Ok couple of things right off the bat, i f i were you I'd use less greenstuff closer to the model instead of just building it up on top, also you may want to check out some of the GS tutorials for tips and techniques. You have alot of good ideas here and it is good for a first try but definetly in the future read up. GS is a tricky customer and when done well can look awesome keep it up and i can see you producing some epic conversions.

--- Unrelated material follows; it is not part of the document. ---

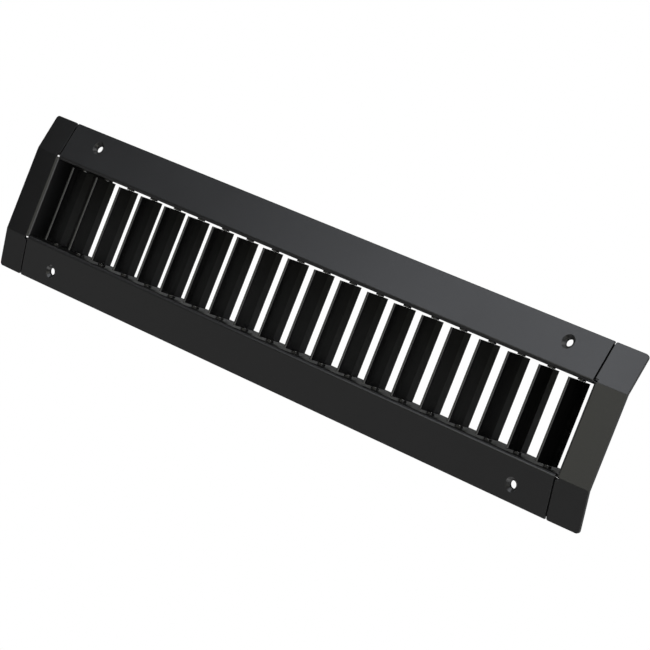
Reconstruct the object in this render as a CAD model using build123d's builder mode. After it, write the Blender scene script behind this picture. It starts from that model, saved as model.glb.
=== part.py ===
from build123d import *
import os
from math import cos, radians, sin, tan

os.makedirs("parts", exist_ok=True)

# Single deflection grille for a round duct: two long folded rails and two folded end caps
# make the frame, and twenty upright blades swivel one by one on pins in the rails.
# X runs along the grille, Y across it, Z out of its face, and Z = 0 is the throat's back rim.

# Sheet metal
sheet = 1.2
bend_inside = 0.6
bend_outside = bend_inside + sheet

# Blade row
blade_count = 20
blade_spacing = 20.0
end_margin = 14.7

# Throat, measured inside, and the height of the face above the throat's back rim;
# its end walls lean in towards the back, which lets the grille into its cut-out
throat_height = 46.9
face_height = 40.0
end_lean = 13.0

# Flanges that slope back to lie along the round duct
flange_slope = 14.0
flange_width = 22.2
fold_outside_throat = 1.65

# End caps, whose facets droop a little towards their outer edge
cap_width = 20.0
cap_droop = 4.5
cap_outer_corner = 2.0
cap_inner_corner = 1.2
rail_gap = 1.1
relief_width = 1.5

# Lap tabs behind the flanges and lugs beside the throat, both part of the end caps
tab_width = 20.0
tab_from_fold = 0.9
tab_reach = 8.0
tab_root = 4.0
tab_corner = 2.0
lug_reach = 8.0
lug_height = 25.0
lug_above_rim = 6.0

# Dimpled screw holes in the rails
screw_hole_radius = 2.1
dimple_radius = 3.9
dimple_depth = 1.3
screw_from_edge = 9.0
screw_from_end = 24.4

# Blades
blade_nose = 10.4
blade_tail = 7.4
blade_thickness = 3.2
nose_radius = 0.75
tail_radius = 0.45
nose_below_face = 0.3
blade_end_gap = 1.25

# How far each blade was left turned, in degrees about Y, nose towards +X when positive
set_angles = [0.5, 5.5, 6.5, 0, 0, -0.5, -1, 0.5, 3.5, 0.5, 2, 0, 1, -2, -1.5, 1, -0.5, -3.5, 1, -2.5]

# Pivot pins and bushings
pin_radius = 1.0
pin_seat = 7.0
running_clearance = 0.05
bushing_radius = 1.8
collar_radius = 2.2
collar_play = 0.2
bushing_tail = 0.6

# Worked out from the sizes above
throat_half_length = (blade_count - 1) * blade_spacing / 2 + end_margin
throat_half_height = throat_height / 2
wall_half_height = throat_half_height + sheet
flange_half_length = throat_half_length - rail_gap
lean = radians(end_lean)
rim_half_length = throat_half_length - face_height * tan(lean)
rim_rise = sheet * sin(lean)
droop = radians(cap_droop)
along_cap = (cos(droop), 0, -sin(droop))
slope = radians(flange_slope)
fold_half_height = throat_half_height + fold_outside_throat
edge_half_height = fold_half_height + flange_width * cos(slope)
edge_height = face_height - flange_width * sin(slope)
rail_apex_height = face_height + fold_outside_throat * tan(slope)
bend_drop = (bend_outside - fold_outside_throat) * tan(slope) + bend_outside / cos(slope)
wall_height = face_height - bend_drop
pivot_height = face_height - nose_below_face - blade_nose
blade_half_length = throat_half_height - blade_end_gap
pivot_places = [(n - (blade_count - 1) / 2) * blade_spacing for n in range(blade_count)]

# The outer face of the upper flange: local X along the grille, local Y down the slope
flange_face = Plane(
    origin=(0, fold_half_height, face_height),
    x_dir=(1, 0, 0),
    z_dir=(0, sin(slope), cos(slope)),
)


def finish(part, name):
    part.label = name
    export_step(part, f"parts/{name}.step")


# Upper rail: throat wall, bend and sloping flange in one folded strip
with BuildPart() as upper_rail:
    with BuildSketch(Plane.YZ):
        with BuildLine():
            FilletPolyline(
                (throat_half_height, 0),
                (throat_half_height, rail_apex_height),
                (edge_half_height, edge_height),
                radius=bend_outside,
            )
            offset(amount=sheet, side=Side.RIGHT)
        make_face()
    extrude(amount=flange_half_length, both=True)

    # The throat wall runs on past the flange, and its ends are cut to the end walls' lean
    with BuildSketch():
        with Locations((0, throat_half_height + sheet / 2)):
            Rectangle(2 * throat_half_length, sheet)
    extrude(amount=wall_height)
    for side in (-1, 1):
        with BuildSketch(Plane.XZ.offset(-throat_half_height)):
            Polygon(
                (side * rim_half_length, 0),
                (side * throat_half_length, 0),
                (side * throat_half_length, face_height),
                align=None,
            )
        extrude(amount=-sheet, mode=Mode.SUBTRACT)

    # Two screw holes, each pressed into a conical dimple
    for side in (-1, 1):
        screw_x = side * (flange_half_length - screw_from_end)
        seat_origin = flange_face.from_local_coords((screw_x, flange_width - screw_from_edge, 0))
        seat = Plane(origin=seat_origin, x_dir=(1, 0, 0), z_dir=flange_face.z_dir)
        with BuildSketch(seat):
            Circle(dimple_radius)
        extrude(amount=-sheet, mode=Mode.SUBTRACT)
        with BuildSketch(Plane(origin=seat_origin, x_dir=(1, 0, 0), z_dir=-flange_face.y_dir)):
            Polygon(
                (screw_hole_radius, -dimple_depth),
                (dimple_radius, 0),
                (dimple_radius, -sheet),
                (screw_hole_radius, -dimple_depth - sheet),
                align=None,
            )
        revolve(axis=Axis(seat_origin, flange_face.z_dir))

    # One hole for each blade's bushing
    with BuildSketch(Plane.XZ.offset(-throat_half_height)):
        with Locations((0, pivot_height)):
            with GridLocations(blade_spacing, blade_spacing, blade_count, 1):
                Circle(bushing_radius)
    extrude(amount=-sheet, mode=Mode.SUBTRACT)
finish(upper_rail.part, "upper_rail")

# Lower rail: the same strip the other way up
with BuildPart() as lower_rail:
    mirror(upper_rail.part, about=Plane.XZ)
finish(lower_rail.part, "lower_rail")

# Right end cap, drawn as its upper half and mirrored
with BuildPart() as right_end_cap:
    # Facets in line with the rails
    facets_origin = (throat_half_length + bend_outside, 0, -bend_outside * tan(droop))
    with BuildSketch(Plane(origin=facets_origin, x_dir=(0, 1, 0), z_dir=(1, 0, 0))):
        with BuildLine():
            FilletPolyline(
                (0, face_height),
                (fold_half_height, face_height),
                (edge_half_height, edge_height),
                radius=bend_outside,
            )
            offset(amount=sheet, side=Side.RIGHT)
        make_face()
    extrude(amount=(cap_width - bend_outside) / cos(droop), dir=along_cap)

    # The flange's inner edge, beyond the relief notch at the throat corner
    inner_edge_origin = (throat_half_length, fold_half_height, face_height)
    with BuildSketch(Plane(origin=inner_edge_origin, x_dir=flange_face.y_dir, z_dir=(1, 0, 0))):
        with Locations((relief_width, 0)):
            Rectangle(flange_width - relief_width, sheet, align=(Align.MIN, Align.MAX))
    extrude(amount=bend_outside / cos(droop), dir=along_cap)
    flange_corners = edges().filter_by(Axis((0, 0, 0), flange_face.z_dir)).group_by(Axis.Z)[0]
    fillet(flange_corners.sort_by(Axis.X)[-1], cap_outer_corner)
    flange_corners = edges().filter_by(Axis((0, 0, 0), flange_face.z_dir)).group_by(Axis.X)[0]
    fillet(flange_corners.sort_by(Axis.Z)[0], cap_inner_corner)

    # End wall of the throat, folded back from the facet
    with BuildSketch(Plane.XZ):
        with BuildLine():
            FilletPolyline(
                (rim_half_length + rim_rise * tan(lean), rim_rise),
                (throat_half_length, face_height),
                (throat_half_length + 2 * bend_outside, face_height - 2 * bend_outside * tan(droop)),
                radius=bend_outside,
            )
            offset(amount=sheet, side=Side.RIGHT)
        make_face()
    extrude(amount=-wall_half_height)

    # Lap tab behind the rail's flange
    with BuildSketch(flange_face.offset(-sheet)):
        with Locations((throat_half_length + tab_root, tab_from_fold)):
            Rectangle(tab_reach + tab_root, tab_width, align=(Align.MAX, Align.MIN))
        fillet(vertices().group_by(Axis.X)[0], tab_corner)
    extrude(amount=-sheet)

    # Lug beside the rail's throat wall, leaning with the end wall that it is folded from
    with BuildSketch(Plane.XY.offset(lug_above_rim)):
        lug_back = rim_half_length + lug_above_rim * tan(lean) + sheet / cos(lean)
        with Locations((lug_back, wall_half_height)):
            Rectangle(lug_reach + sheet, sheet, align=(Align.MAX, Align.MIN))
        fillet(vertices().group_by(Axis.X)[-1].sort_by(Axis.Y)[-1], bend_inside)
    extrude(amount=lug_height, dir=(sin(lean), 0, cos(lean)))

    mirror(about=Plane.XZ)
finish(right_end_cap.part, "right_end_cap")

# Left end cap: the same piece, opposite hand
with BuildPart() as left_end_cap:
    mirror(right_end_cap.part, about=Plane.YZ)
finish(left_end_cap.part, "left_end_cap")

# Upper bushings: one flanged plastic bushing in each hole of the rail, collar inwards
with BuildPart() as upper_bushings:
    bore_radius = pin_radius + running_clearance
    for pivot_x in pivot_places:
        with BuildSketch(Plane.XY.offset(pivot_height)):
            with Locations((pivot_x, 0)):
                Polygon(
                    (bore_radius, blade_half_length + collar_play),
                    (collar_radius, blade_half_length + collar_play),
                    (collar_radius, throat_half_height),
                    (bushing_radius, throat_half_height),
                    (bushing_radius, wall_half_height + bushing_tail),
                    (bore_radius, wall_half_height + bushing_tail),
                    align=None,
                )
        revolve(axis=Axis((pivot_x, 0, pivot_height), (0, 1, 0)))
finish(upper_bushings.part, "upper_bushings")

# Lower bushings
with BuildPart() as lower_bushings:
    mirror(upper_bushings.part, about=Plane.XZ)
finish(lower_bushings.part, "lower_bushings")

# Blades: a tapered section, rounded at the nose and thickest round the pivot,
# with a blind hole in each end for its pin
for number, (pivot_x, angle) in enumerate(zip(pivot_places, set_angles), start=1):
    nose_direction = (sin(radians(angle)), 0, cos(radians(angle)))
    pivot_plane = Plane(origin=(pivot_x, 0, pivot_height), x_dir=nose_direction, z_dir=(0, 1, 0))
    with BuildPart() as blade:
        with BuildSketch(pivot_plane):
            Circle(blade_thickness / 2)
            with Locations((blade_nose - nose_radius, 0)):
                Circle(nose_radius)
            with Locations((tail_radius - blade_tail, 0)):
                Circle(tail_radius)
            make_hull()
        extrude(amount=blade_half_length, both=True)
        for end_face in (faces().sort_by(Axis.Y)[0], faces().sort_by(Axis.Y)[-1]):
            end_plane = Plane(
                origin=(pivot_x, end_face.center().Y, pivot_height),
                x_dir=nose_direction,
                z_dir=end_face.normal_at(),
            )
            with BuildSketch(end_plane):
                Circle(pin_radius)
            extrude(amount=-pin_seat, mode=Mode.SUBTRACT)
    finish(blade.part, f"blade_{number:02d}")

# Pivot pins: two for each blade, pressed into its ends and running in the bushings
for number, pivot_x in enumerate(pivot_places, start=1):
    with BuildPart() as pivot_pins:
        with BuildSketch(Plane.XZ.offset(pin_seat - blade_half_length)):
            with Locations((pivot_x, pivot_height)):
                Circle(pin_radius)
        extrude(amount=-(pin_seat + blade_end_gap + sheet + bushing_tail))
        mirror(about=Plane.XZ)
    finish(pivot_pins.part, f"pivot_pins_{number:02d}")
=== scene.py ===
import math

import bpy
from mathutils import Matrix, Quaternion, Vector

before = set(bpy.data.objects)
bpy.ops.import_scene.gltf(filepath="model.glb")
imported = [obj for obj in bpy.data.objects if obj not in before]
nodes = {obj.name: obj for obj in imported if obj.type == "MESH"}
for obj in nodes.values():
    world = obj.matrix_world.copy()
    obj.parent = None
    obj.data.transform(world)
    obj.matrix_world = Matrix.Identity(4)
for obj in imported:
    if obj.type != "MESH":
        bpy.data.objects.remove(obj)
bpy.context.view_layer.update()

# Camera
# A long lens, well to the right of the grille and high above its face, rolled so that the
# grille runs down the picture from upper left to lower right.
camera_place = Vector((1.01909, 0.06429, 1.18552))
camera_aim = Vector((0.03131, -0.00257, 0.0398))
camera_roll = math.radians(21.5)
camera_lens = 160.14
camera_data = bpy.data.cameras.new("camera")
camera_data.sensor_width = 36
camera_data.lens = camera_lens
camera_data.clip_start = 0.05
camera_data.clip_end = 20
camera = bpy.data.objects.new("camera", camera_data)
bpy.context.scene.collection.objects.link(camera)
sight = (camera_aim - camera_place).normalized()
level = sight.cross(Vector((0, 1, 0))).normalized()
upright = level.cross(sight)
unrolled = Matrix((level, upright, -sight)).transposed().to_quaternion()
turned = Quaternion(-sight, camera_roll) @ unrolled
camera.matrix_world = Matrix.LocRotScale(camera_place, turned, None)
bpy.context.scene.camera = camera

# Rails and end caps
# Folded steel sheet, spot-welded at the laps, with a satin black powder coat on it that
# levels out into a faint orange peel and rounds the sharp edges a little.


class Value:
    """A socket of a node tree, so that shader sums read as plain Python."""

    def __init__(self, nodes, socket):
        self.nodes = nodes
        self.socket = socket

    def _sum(self, operation, first, second=0.0):
        return self.nodes.node("ShaderNodeMath", {"operation": operation}, {0: first, 1: second})

    def __add__(self, other):
        return self._sum("ADD", self, other)

    def __radd__(self, other):
        return self._sum("ADD", other, self)

    def __sub__(self, other):
        return self._sum("SUBTRACT", self, other)

    def __rsub__(self, other):
        return self._sum("SUBTRACT", other, self)

    def __mul__(self, other):
        return self._sum("MULTIPLY", self, other)

    def __rmul__(self, other):
        return self._sum("MULTIPLY", other, self)

    def __truediv__(self, other):
        return self._sum("DIVIDE", self, other)

    def __abs__(self):
        return self._sum("ABSOLUTE", self)

    def larger(self, other):
        return self._sum("MAXIMUM", self, other)


class NodeTree:
    """A node tree that is filled one node at a time."""

    def __init__(self, tree):
        self.tree = tree

    def node(self, kind, settings, inputs, output=0):
        made = self.tree.nodes.new(kind)
        for key, setting in settings.items():
            setattr(made, key, setting)
        for key, given in inputs.items():
            self.feed(made.inputs[key], given)
        return Value(self, made.outputs[output])

    def feed(self, socket, given):
        if isinstance(given, Value):
            self.tree.links.new(given.socket, socket)
        else:
            socket.default_value = given

    def spread(self, value, low, high, to_low, to_high):
        inputs = {"Value": value, "From Min": low, "From Max": high, "To Min": to_low, "To Max": to_high}
        return self.node("ShaderNodeMapRange", {"clamp": True}, inputs)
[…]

And now about the painting, it lacks depth you may want to layer your colors a bit more build up from a darker shade, once again see the tutorials, i do see lots of potential here you just need practice. Hope this helps.


----------



## coalheartly (Jul 24, 2009)

thanks, these where some of my first conversions. the sorcerer isnt finsihed yet so that explains the crappy paintjob. but thanks for the tips, im always looking to improve my skills.


----------



## Azazel5112 (Apr 4, 2009)

Any time, you gotta start somewhere. Just remember to keep at it


----------



## bloodthrister (Mar 29, 2008)

Another small tip I can give you about sculpting: try to remove your finger prints from the green stuff. You can see it in the dread's left shoulder (that's the right shoulder on the pic). What I used to do was use my hobbyknife to smoothen that up. Nowadays I use sculpting tools, which works loads better, but if you want a few will also cost you loads 

On your next conversions I'd advise you to use less green stuff and start to focus on your sculpting and painting techniques. I mean it's hard to paint a cape properly, even one that's top-notch. One that's sculpted by yourself is even harder, since it's very hard to get the kind of quality most mini's have. So if you'd focus on painting first and converting later your mini's will improve faster


----------